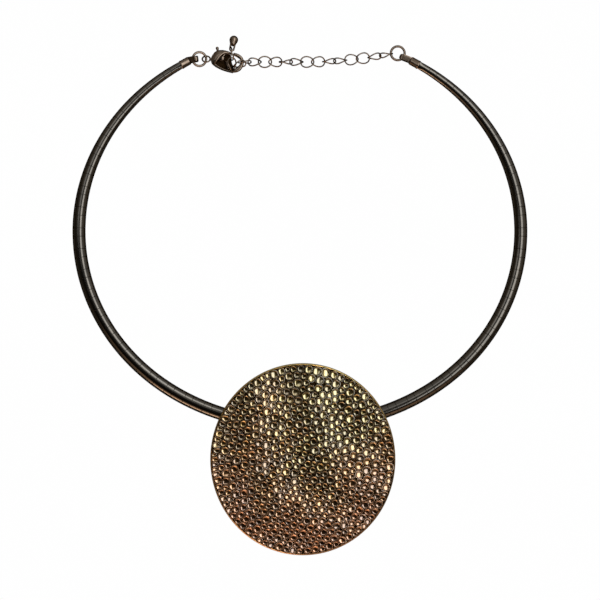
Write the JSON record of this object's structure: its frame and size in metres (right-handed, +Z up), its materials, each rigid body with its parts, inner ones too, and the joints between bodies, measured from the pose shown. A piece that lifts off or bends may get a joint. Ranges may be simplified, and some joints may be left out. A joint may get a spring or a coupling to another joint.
{
  "type": "collar necklace",
  "caption": "Rigid round-tube collar necklace with a bulging metal disc of small hollow cups in front and a lobster clasp on an extender chain at the back, lying flat",
  "frame": {"origin": "on the floor, under the middle of the whole necklace", "axes": "+X to the right in the picture, +Y from the disc to the clasp, +Z up, out of the disc's face"},
  "size_m": [0.1456, 0.1666, 0.0098],
  "materials": {
    "gunmetal": "dark plated, polished",
    "ombre_brass": "gold to copper plating with dark patina, polished",
    "bronze": "dark bronze plated, polished"
  },
  "bodies": {
    "necklace": {"collar": "gunmetal", "disc": "ombre_brass", "bail": "ombre_brass", "end_cap_right": "bronze", "end_cap_left": "bronze", "jump_ring_right": "bronze", "jump_ring_left": "bronze", "link_01": "bronze", "link_02": "bronze", "link_03": "bronze", "link_04": "bronze", "link_05": "bronze", "link_06": "bronze", "link_07": "bronze", "link_08": "bronze", "link_09": "bronze", "link_10": "bronze", "link_11": "bronze", "link_12": "bronze", "link_13": "bronze", "link_14": "bronze", "tail_link_1": "bronze", "tail_link_2": "bronze", "tail_link_3": "bronze", "end_drop": "bronze", "clasp_body": "bronze", "clasp_pin": "bronze", "clasp_spring": "bronze"},
    "lever": {"clasp_lever": "bronze"}
  },
  "joints": [
    {"name": "clasp_lever_swing", "type": "hinge", "parent": "necklace", "child": "lever", "pos_m": [-0.02509, 0.07599, 0.0015], "axis": [0, 0, -1], "range_deg": [0, 25], "stiffness_Nm_per_rad": 0.006, "springref_deg": -17.19}
  ]
}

◇ ◇ ◇ ◇ ◇

[Request]: Copy every line verbatim.

[Answer to this task]:
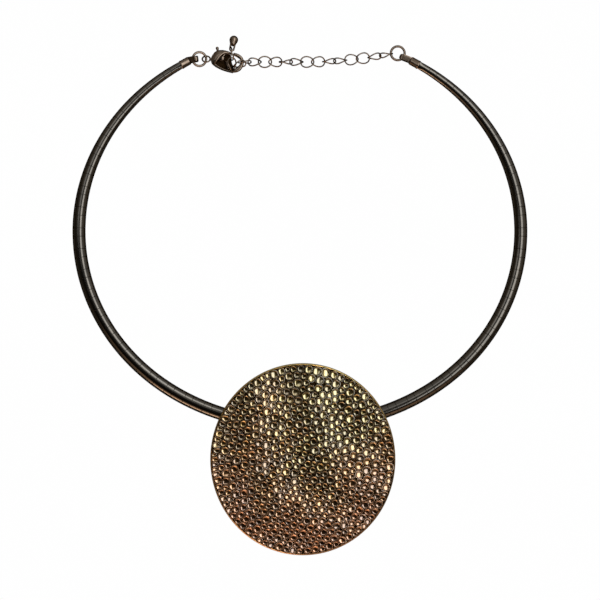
Write the JSON record of this object's structure: its frame and size in metres (right-handed, +Z up), its materials, each rigid body with its parts, inner ones too, and the joints between bodies, measured from the pose shown. A piece that lifts off or bends may get a joint. Ranges may be simplified, and some joints may be left out. A joint may get a spring or a coupling to another joint.
{
  "type": "collar necklace",
  "caption": "Rigid round-tube collar necklace with a bulging metal disc of small hollow cups in front and a lobster clasp on an extender chain at the back, lying flat",
  "frame": {"origin": "on the floor, under the middle of the whole necklace", "axes": "+X to the right in the picture, +Y from the disc to the clasp, +Z up, out of the disc's face"},
  "size_m": [0.1456, 0.1666, 0.0098],
  "materials": {
    "gunmetal": "dark plated, polished",
    "ombre_brass": "gold to copper plating with dark patina, polished",
    "bronze": "dark bronze plated, polished"
  },
  "bodies": {
    "necklace": {"collar": "gunmetal", "disc": "ombre_brass", "bail": "ombre_brass", "end_cap_right": "bronze", "end_cap_left": "bronze", "jump_ring_right": "bronze", "jump_ring_left": "bronze", "link_01": "bronze", "link_02": "bronze", "link_03": "bronze", "link_04": "bronze", "link_05": "bronze", "link_06": "bronze", "link_07": "bronze", "link_08": "bronze", "link_09": "bronze", "link_10": "bronze", "link_11": "bronze", "link_12": "bronze", "link_13": "bronze", "link_14": "bronze", "tail_link_1": "bronze", "tail_link_2": "bronze", "tail_link_3": "bronze", "end_drop": "bronze", "clasp_body": "bronze", "clasp_pin": "bronze", "clasp_spring": "bronze"},
    "lever": {"clasp_lever": "bronze"}
  },
  "joints": [
    {"name": "clasp_lever_swing", "type": "hinge", "parent": "necklace", "child": "lever", "pos_m": [-0.02509, 0.07599, 0.0015], "axis": [0, 0, -1], "range_deg": [0, 25], "stiffness_Nm_per_rad": 0.006, "springref_deg": -17.19}
  ]
}